======== Entries shown ========

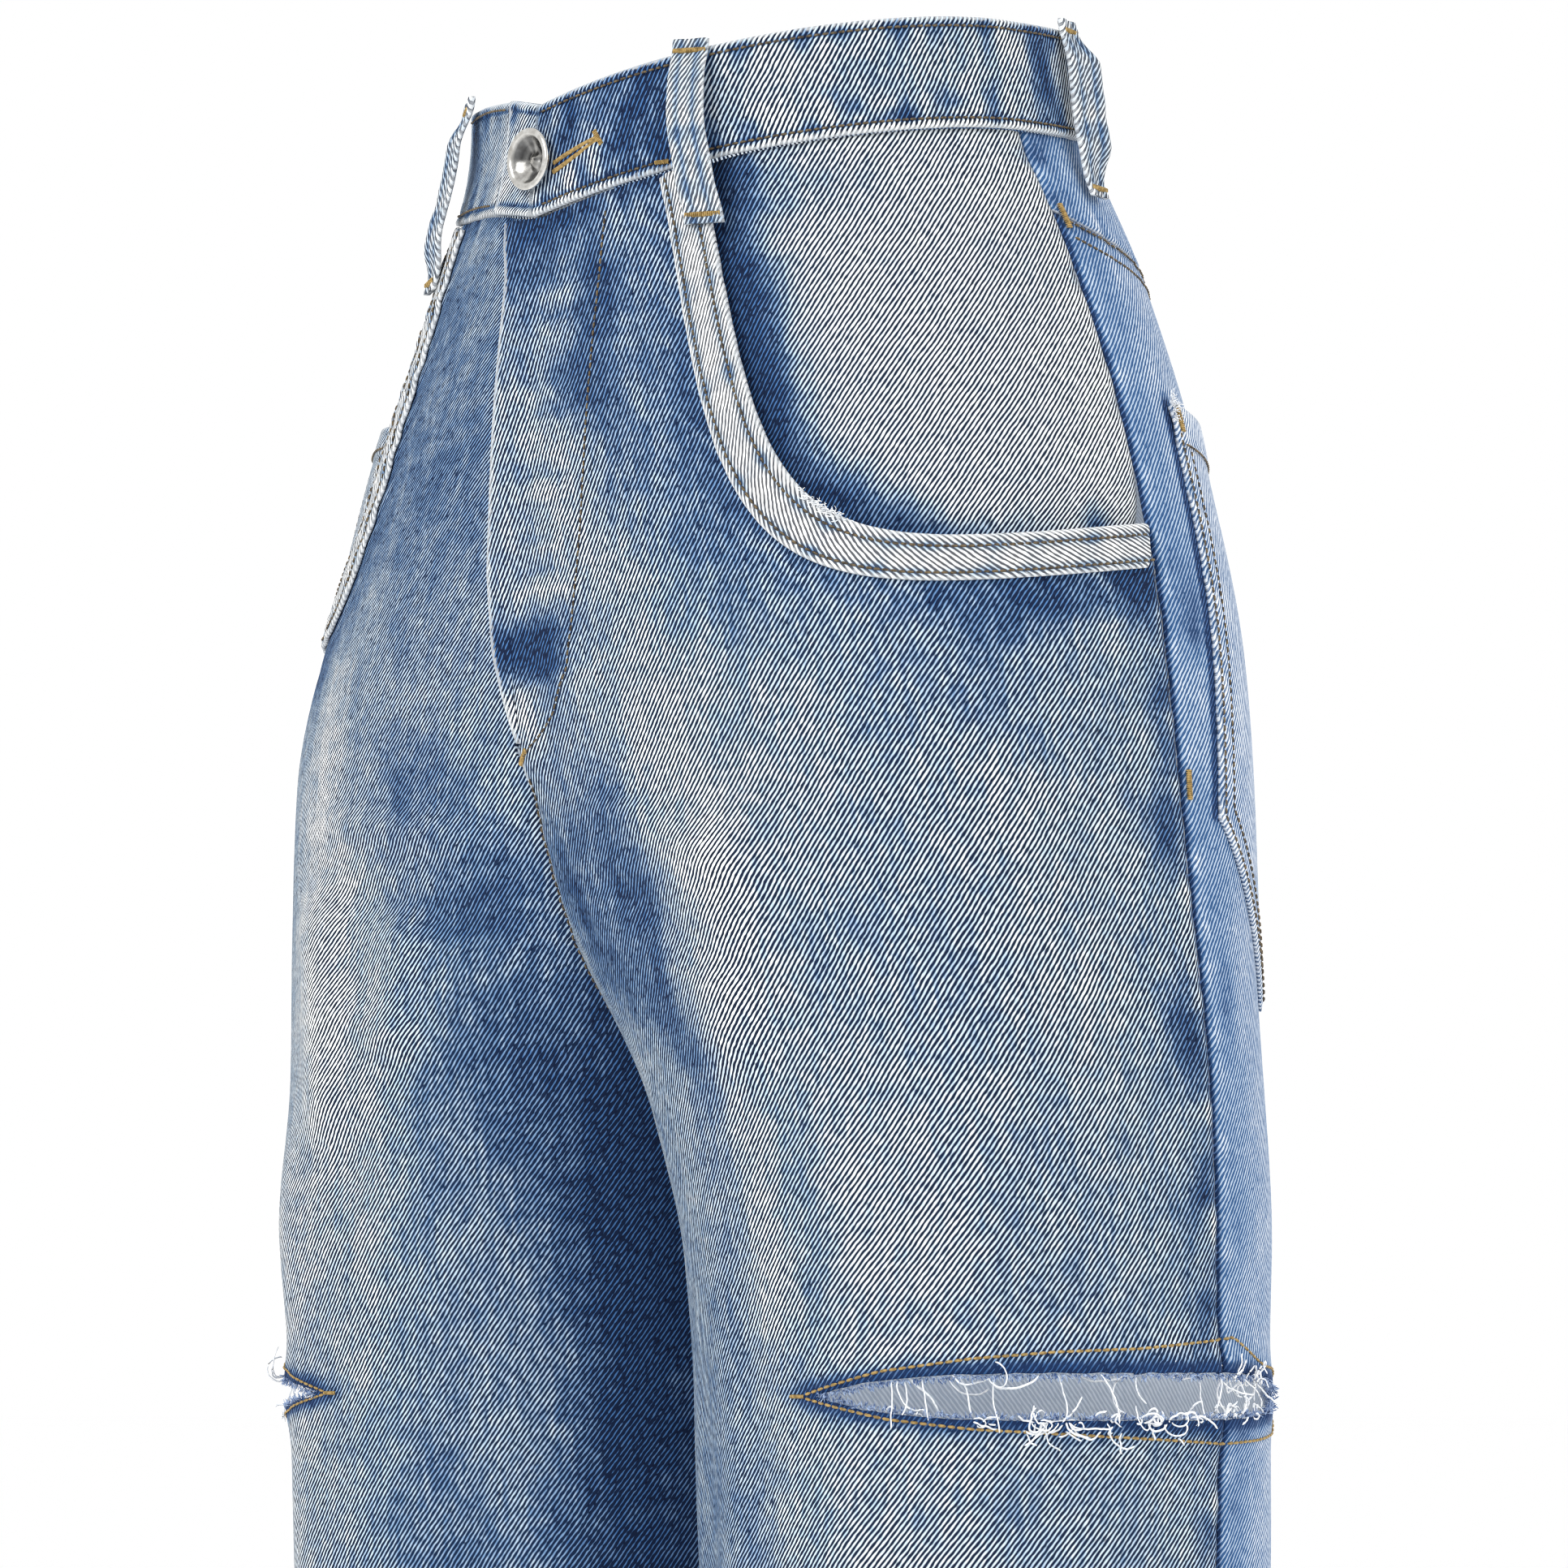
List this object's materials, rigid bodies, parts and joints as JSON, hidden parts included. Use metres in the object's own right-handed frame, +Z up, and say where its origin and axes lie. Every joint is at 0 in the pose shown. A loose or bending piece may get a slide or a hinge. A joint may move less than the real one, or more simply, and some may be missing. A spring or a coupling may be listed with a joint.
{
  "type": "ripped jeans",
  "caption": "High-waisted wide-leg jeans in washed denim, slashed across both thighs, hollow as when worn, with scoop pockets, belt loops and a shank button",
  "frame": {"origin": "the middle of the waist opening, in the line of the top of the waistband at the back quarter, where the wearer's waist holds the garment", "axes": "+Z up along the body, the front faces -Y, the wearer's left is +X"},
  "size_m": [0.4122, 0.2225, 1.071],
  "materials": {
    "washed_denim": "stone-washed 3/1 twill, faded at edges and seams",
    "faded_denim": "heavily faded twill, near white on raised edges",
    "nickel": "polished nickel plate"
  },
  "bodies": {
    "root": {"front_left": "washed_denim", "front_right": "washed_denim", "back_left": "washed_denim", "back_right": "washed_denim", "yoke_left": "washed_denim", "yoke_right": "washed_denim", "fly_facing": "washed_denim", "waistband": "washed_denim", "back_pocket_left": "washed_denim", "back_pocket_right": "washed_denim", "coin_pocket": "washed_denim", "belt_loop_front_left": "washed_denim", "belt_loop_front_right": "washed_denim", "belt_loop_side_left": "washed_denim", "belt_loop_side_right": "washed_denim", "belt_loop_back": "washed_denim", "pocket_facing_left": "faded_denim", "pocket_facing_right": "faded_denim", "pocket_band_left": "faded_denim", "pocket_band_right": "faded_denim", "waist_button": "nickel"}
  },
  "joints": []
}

========
======== Entries shown ========

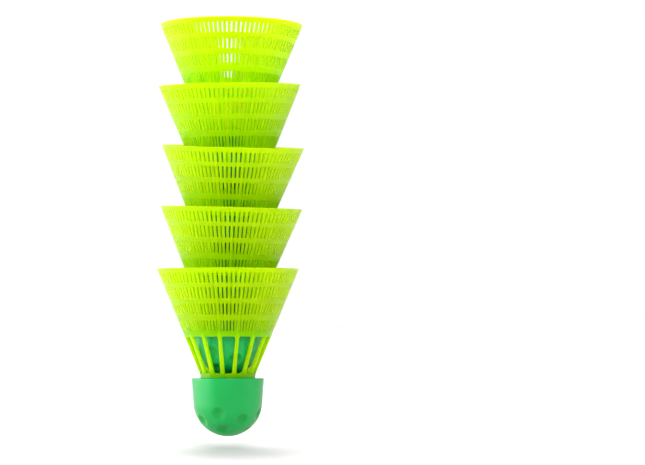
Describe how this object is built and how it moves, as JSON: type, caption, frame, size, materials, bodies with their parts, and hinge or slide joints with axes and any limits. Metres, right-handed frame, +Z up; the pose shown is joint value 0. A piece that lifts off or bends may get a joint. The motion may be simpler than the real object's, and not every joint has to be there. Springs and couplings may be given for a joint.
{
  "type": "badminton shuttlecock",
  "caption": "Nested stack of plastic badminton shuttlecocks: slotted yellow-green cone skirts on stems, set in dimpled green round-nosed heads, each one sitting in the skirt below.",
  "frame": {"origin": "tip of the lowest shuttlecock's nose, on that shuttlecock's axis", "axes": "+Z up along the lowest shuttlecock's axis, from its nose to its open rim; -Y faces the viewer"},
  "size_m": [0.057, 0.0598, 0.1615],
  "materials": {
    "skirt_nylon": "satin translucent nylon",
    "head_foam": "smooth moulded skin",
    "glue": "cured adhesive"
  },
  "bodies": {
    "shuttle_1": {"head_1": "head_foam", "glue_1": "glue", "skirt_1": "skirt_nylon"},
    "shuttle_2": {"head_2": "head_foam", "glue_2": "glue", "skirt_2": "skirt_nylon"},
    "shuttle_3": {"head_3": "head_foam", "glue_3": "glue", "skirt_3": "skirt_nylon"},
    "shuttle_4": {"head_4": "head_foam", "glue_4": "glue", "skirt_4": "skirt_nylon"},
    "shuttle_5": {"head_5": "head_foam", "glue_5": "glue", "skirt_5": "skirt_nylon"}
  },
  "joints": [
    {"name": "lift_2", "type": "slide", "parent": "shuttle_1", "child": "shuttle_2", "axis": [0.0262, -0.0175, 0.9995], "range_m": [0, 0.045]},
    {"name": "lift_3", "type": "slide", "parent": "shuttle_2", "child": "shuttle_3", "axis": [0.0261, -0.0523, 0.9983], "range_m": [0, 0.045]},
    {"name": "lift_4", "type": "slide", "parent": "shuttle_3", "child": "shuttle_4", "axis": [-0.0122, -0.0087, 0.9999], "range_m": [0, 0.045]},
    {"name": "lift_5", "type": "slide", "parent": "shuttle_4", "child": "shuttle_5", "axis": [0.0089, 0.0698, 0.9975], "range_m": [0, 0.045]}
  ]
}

========

▶ _Do this_:
Tally how many lines in the material above hold the word "frame". Write only that number.

▶ _Output for this task_:
4